----- MATERIAL PROVIDED

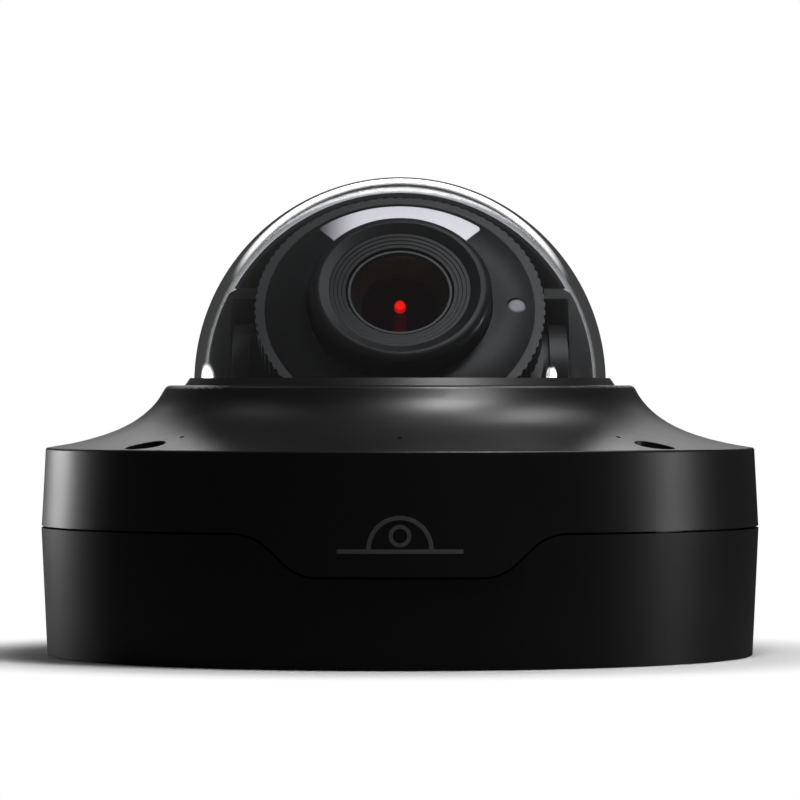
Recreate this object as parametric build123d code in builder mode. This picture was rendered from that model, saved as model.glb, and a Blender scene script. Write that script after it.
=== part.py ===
from build123d import *
from math import acos, asin, cos, degrees, pi, radians, sin, sqrt, tan
import os

# A surface-mount dome camera. Millimetres, +Z up through the clear bubble, and the lens looks
# towards -Y. The origin is the centre of the face that goes against the ceiling or wall.

os.makedirs("parts", exist_ok=True)

# ---------------------------------------------------------------- driving dimensions
# Clear bubble and the trim ring at its foot
bubble_radius = 45.0
bubble_wall = 2.0
bubble_centre_z = 59.0
flange_width = 3.5
flange_wall = 2.5
seal_wall = 0.8
trim_width = 1.9
trim_rise = 1.6
trim_crest_width = 0.8

# Top cover: ledge, concave skirt, drafted wall and front tongue
ledge_drop = 0.5
ledge_width = 3.0
ledge_wall = 2.5
ledge_round = 1.5
ledge_under_inset = 1.0
skirt_drop = 13.6
skirt_start_slope = 63.0
skirt_end_slope = 8.0
skirt_top_handle = 7.5
skirt_rim_handle = 15.0
cover_taper = 0.95
edge_round = 0.5
seam_radius = 78.3
seam_z = 27.8
cover_wall = 2.9
skirt_under_lift = 0.5
wall_step_low = 4.0
wall_step_high = 8.0
rib_height = 3.0
rib_gap = 0.4
rib_slack = 0.2
tongue_drop = 8.9
tongue_top_half = 30.5
tongue_foot_half = 21.0
tongue_corner = 10.0

# Base housing
base_taper = 1.3
base_wall = 5.7
base_floor_wall = 2.8
scoop_depth = 0.5
scoop_half = 25.0
scoop_band = 2.1
plate_wall = 2.0
plate_rim_step = 0.6
plate_round = 0.4
plate_bolt_circle = 110.0
plate_bolt_hole = 2.3
plate_head_radius = 5.0
plate_head_height = 1.9

# Cover fastenings
recess_edge = 1.05
screw_angles = (48.0, 132.0, -48.0, -132.0)
recess_radius = 4.3
recess_wall = 1.3
boss_sink = 0.5
gasket_width = 1.4
gasket_wall = 1.2
gasket_seat_edge = 0.7
shoulder_gap = 0.5
screw_shank_radius = 1.95
screw_head_radius = 3.9
screw_head_height = 3.0
screw_head_round = 1.4
socket_radius = 1.9
socket_depth = 1.6
socket_pin_radius = 0.6
screw_seat_z = 33.5
screw_engagement = 12.0

# Microphones under the skirt
microphone_inset = 12.35
microphone_angles = (0.0, 45.0, -45.0)
microphone_hole_radius = 0.55
microphone_radius = 1.9
microphone_height = 2.4
microphone_boss_wall = 0.3

# Bubble retainer
retainer_wall = 2.0
retainer_bolt_radius = 53.0
retainer_screw_count = 6
retainer_rim = 3.0
retainer_collar = 6.2
retainer_bore_gap = 0.4
retainer_boss_radius = 2.6
retainer_boss_height = 5.5
retainer_hole_depth = 4.5

# Small pan-head screws with a cross slot: retainer, pan ring and main board
small_screw_radius = 1.15
small_screw_hole = 1.2
small_screw_clear = 1.4
small_head_radius = 2.3
small_head_height = 1.6
small_head_round = 0.7
small_slot_length = 2.6
small_slot_width = 0.6
small_slot_depth = 0.8
retainer_screw_grip = 4.0
board_screw_grip = 3.0
pan_screw_grip = 6.0

# Pan stage
turntable_wall = 2.5
turntable_z = 18.0
turntable_flange_width = 1.8
spigot_radius = 17.94
spigot_bore_radius = 14.0
tube_wall = 4.0
bearing_wall = 0.95
pan_ring_width = 9.4
pan_ring_gap = 0.4
pan_ring_margin = 0.5
spigot_lift = 3.0
pan_ring_wall = 2.0
pan_post_radius = 3.0
pan_post_angles = (30.0, 150.0, 270.0)

# Yoke cheeks and the liner behind the ball
yoke_radius = 42.2
cheek_rise = 20.8
cheek_flange_x = 31.3
cheek_flange_wall = 2.5
cheek_wall_x = 36.4
cheek_top_half = 4.0
cheek_pivot_half = 14.0
cheek_chamfer_x = 34.7
cheek_chamfer_drop = 1.5
cheek_corner = 1.5
cheek_bevel = 0.4
liner_wall = 1.0
liner_lean = 2.0
pivot_pin_radius = 3.0
pivot_head_radius = 5.5
pivot_head_height = 1.9
pivot_head_sink = 0.8
pivot_slot_length = 7.0
pivot_slot_width = 1.2
pivot_slot_depth = 1.0
pivot_pin_gap = 1.0
washer_radius = 9.0
washer_wall = 0.35
hub_radius = 13.0
hub_neck_radius = 11.0
hub_thickness = 3.8

# Camera ball: everything is measured along and about the optical axis from the pivot
rest_elevation = 36.0
ball_radius = 28.5
ball_wall = 1.6
cradle_wall = 2.2
cradle_half = 11.0
shell_joint = 6.0
ball_shoulder = -10.0
ball_back = -27.0
ball_back_radius = 20.0
rear_hole_radius = 5.0
sensor_post_lift = 5.0
sensor_post_inset = 2.0
sensor_post_radius = 1.8
face_rim = 26.9
face_bulge = 0.35
face_inner = 28.6
hood_radius = 19.4
hood_front = 34.5
hood_mouth_radius = 17.0
hood_chamfer_depth = 0.8
hood_cone_radius = 15.0
hood_throat_gap = 0.5
hood_seat = 23.4
hood_step_count = 4
hood_step_taper = 0.15
hood_cone_gap = 0.4
hood_flange = 1.4
hood_round = 2.2
rim_back = 20.5
rim_front = 26.7
rim_radius = 30.6
rim_scallops = 90
scallop_radius = 0.8
scallop_depth = 0.3
window_inner = 20.6
window_outer = 27.6
window_half_angle = 40.0
window_corner = 1.2
window_end_gap = 0.3
window_cut_back = 3.0
window_cut_length = 8.0
light_sensor_radius = 1.9
light_sensor_offset = 24.6
light_sensor_back = 2.0
light_sensor_length = 3.0
lamp_board_drop = 1.2
lamp_board_wall = 1.0
lamp_board_gap = 2.0
lamp_board_margin = 0.3
lamp_board_half_angle = 42.0
lamp_board_corner = 0.6
lamp_circle_radius = 24.0
lamp_angles = (-26.0, 0.0, 26.0)
lamp_radius = 1.7
lamp_height = 1.6
lamp_round = 0.7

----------

• WHAT IS NEEDED
Extract each line of the listing above, copying it word for word.

• RESULT FOR THIS EXERCISE
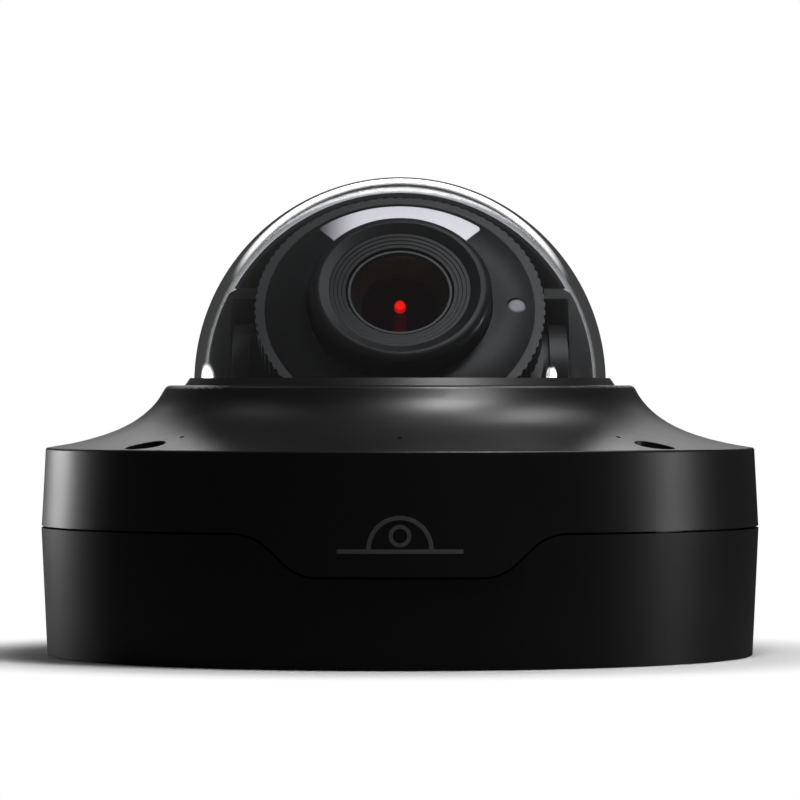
Recreate this object as parametric build123d code in builder mode. This picture was rendered from that model, saved as model.glb, and a Blender scene script. Write that script after it.
=== part.py ===
from build123d import *
from math import acos, asin, cos, degrees, pi, radians, sin, sqrt, tan
import os

# A surface-mount dome camera. Millimetres, +Z up through the clear bubble, and the lens looks
# towards -Y. The origin is the centre of the face that goes against the ceiling or wall.

os.makedirs("parts", exist_ok=True)

# ---------------------------------------------------------------- driving dimensions
# Clear bubble and the trim ring at its foot
bubble_radius = 45.0
bubble_wall = 2.0
bubble_centre_z = 59.0
flange_width = 3.5
flange_wall = 2.5
seal_wall = 0.8
trim_width = 1.9
trim_rise = 1.6
trim_crest_width = 0.8

# Top cover: ledge, concave skirt, drafted wall and front tongue
ledge_drop = 0.5
ledge_width = 3.0
ledge_wall = 2.5
ledge_round = 1.5
ledge_under_inset = 1.0
skirt_drop = 13.6
skirt_start_slope = 63.0
skirt_end_slope = 8.0
skirt_top_handle = 7.5
skirt_rim_handle = 15.0
cover_taper = 0.95
edge_round = 0.5
seam_radius = 78.3
seam_z = 27.8
cover_wall = 2.9
skirt_under_lift = 0.5
wall_step_low = 4.0
wall_step_high = 8.0
rib_height = 3.0
rib_gap = 0.4
rib_slack = 0.2
tongue_drop = 8.9
tongue_top_half = 30.5
tongue_foot_half = 21.0
tongue_corner = 10.0

# Base housing
base_taper = 1.3
base_wall = 5.7
base_floor_wall = 2.8
scoop_depth = 0.5
scoop_half = 25.0
scoop_band = 2.1
plate_wall = 2.0
plate_rim_step = 0.6
plate_round = 0.4
plate_bolt_circle = 110.0
plate_bolt_hole = 2.3
plate_head_radius = 5.0
plate_head_height = 1.9

# Cover fastenings
recess_edge = 1.05
screw_angles = (48.0, 132.0, -48.0, -132.0)
recess_radius = 4.3
recess_wall = 1.3
boss_sink = 0.5
gasket_width = 1.4
gasket_wall = 1.2
gasket_seat_edge = 0.7
shoulder_gap = 0.5
screw_shank_radius = 1.95
screw_head_radius = 3.9
screw_head_height = 3.0
screw_head_round = 1.4
socket_radius = 1.9
socket_depth = 1.6
socket_pin_radius = 0.6
screw_seat_z = 33.5
screw_engagement = 12.0

# Microphones under the skirt
microphone_inset = 12.35
microphone_angles = (0.0, 45.0, -45.0)
microphone_hole_radius = 0.55
microphone_radius = 1.9
microphone_height = 2.4
microphone_boss_wall = 0.3

# Bubble retainer
retainer_wall = 2.0
retainer_bolt_radius = 53.0
retainer_screw_count = 6
retainer_rim = 3.0
retainer_collar = 6.2
retainer_bore_gap = 0.4
retainer_boss_radius = 2.6
retainer_boss_height = 5.5
retainer_hole_depth = 4.5

# Small pan-head screws with a cross slot: retainer, pan ring and main board
small_screw_radius = 1.15
small_screw_hole = 1.2
small_screw_clear = 1.4
small_head_radius = 2.3
small_head_height = 1.6
small_head_round = 0.7
small_slot_length = 2.6
small_slot_width = 0.6
small_slot_depth = 0.8
retainer_screw_grip = 4.0
board_screw_grip = 3.0
pan_screw_grip = 6.0

# Pan stage
turntable_wall = 2.5
turntable_z = 18.0
turntable_flange_width = 1.8
spigot_radius = 17.94
spigot_bore_radius = 14.0
tube_wall = 4.0
bearing_wall = 0.95
pan_ring_width = 9.4
pan_ring_gap = 0.4
pan_ring_margin = 0.5
spigot_lift = 3.0
pan_ring_wall = 2.0
pan_post_radius = 3.0
pan_post_angles = (30.0, 150.0, 270.0)

# Yoke cheeks and the liner behind the ball
yoke_radius = 42.2
cheek_rise = 20.8
cheek_flange_x = 31.3
cheek_flange_wall = 2.5
cheek_wall_x = 36.4
cheek_top_half = 4.0
cheek_pivot_half = 14.0
cheek_chamfer_x = 34.7
cheek_chamfer_drop = 1.5
cheek_corner = 1.5
cheek_bevel = 0.4
liner_wall = 1.0
liner_lean = 2.0
pivot_pin_radius = 3.0
pivot_head_radius = 5.5
pivot_head_height = 1.9
pivot_head_sink = 0.8
pivot_slot_length = 7.0
pivot_slot_width = 1.2
pivot_slot_depth = 1.0
pivot_pin_gap = 1.0
washer_radius = 9.0
washer_wall = 0.35
hub_radius = 13.0
hub_neck_radius = 11.0
hub_thickness = 3.8

# Camera ball: everything is measured along and about the optical axis from the pivot
rest_elevation = 36.0
ball_radius = 28.5
ball_wall = 1.6
cradle_wall = 2.2
cradle_half = 11.0
shell_joint = 6.0
ball_shoulder = -10.0
ball_back = -27.0
ball_back_radius = 20.0
rear_hole_radius = 5.0
sensor_post_lift = 5.0
sensor_post_inset = 2.0
sensor_post_radius = 1.8
face_rim = 26.9
face_bulge = 0.35
face_inner = 28.6
hood_radius = 19.4
hood_front = 34.5
hood_mouth_radius = 17.0
hood_chamfer_depth = 0.8
hood_cone_radius = 15.0
hood_throat_gap = 0.5
hood_seat = 23.4
hood_step_count = 4
hood_step_taper = 0.15
hood_cone_gap = 0.4
hood_flange = 1.4
hood_round = 2.2
rim_back = 20.5
rim_front = 26.7
rim_radius = 30.6
rim_scallops = 90
scallop_radius = 0.8
scallop_depth = 0.3
window_inner = 20.6
window_outer = 27.6
window_half_angle = 40.0
window_corner = 1.2
window_end_gap = 0.3
window_cut_back = 3.0
window_cut_length = 8.0
light_sensor_radius = 1.9
light_sensor_offset = 24.6
light_sensor_back = 2.0
light_sensor_length = 3.0
lamp_board_drop = 1.2
lamp_board_wall = 1.0
lamp_board_gap = 2.0
lamp_board_margin = 0.3
lamp_board_half_angle = 42.0
lamp_board_corner = 0.6
lamp_circle_radius = 24.0
lamp_angles = (-26.0, 0.0, 26.0)
lamp_radius = 1.7
lamp_height = 1.6
lamp_round = 0.7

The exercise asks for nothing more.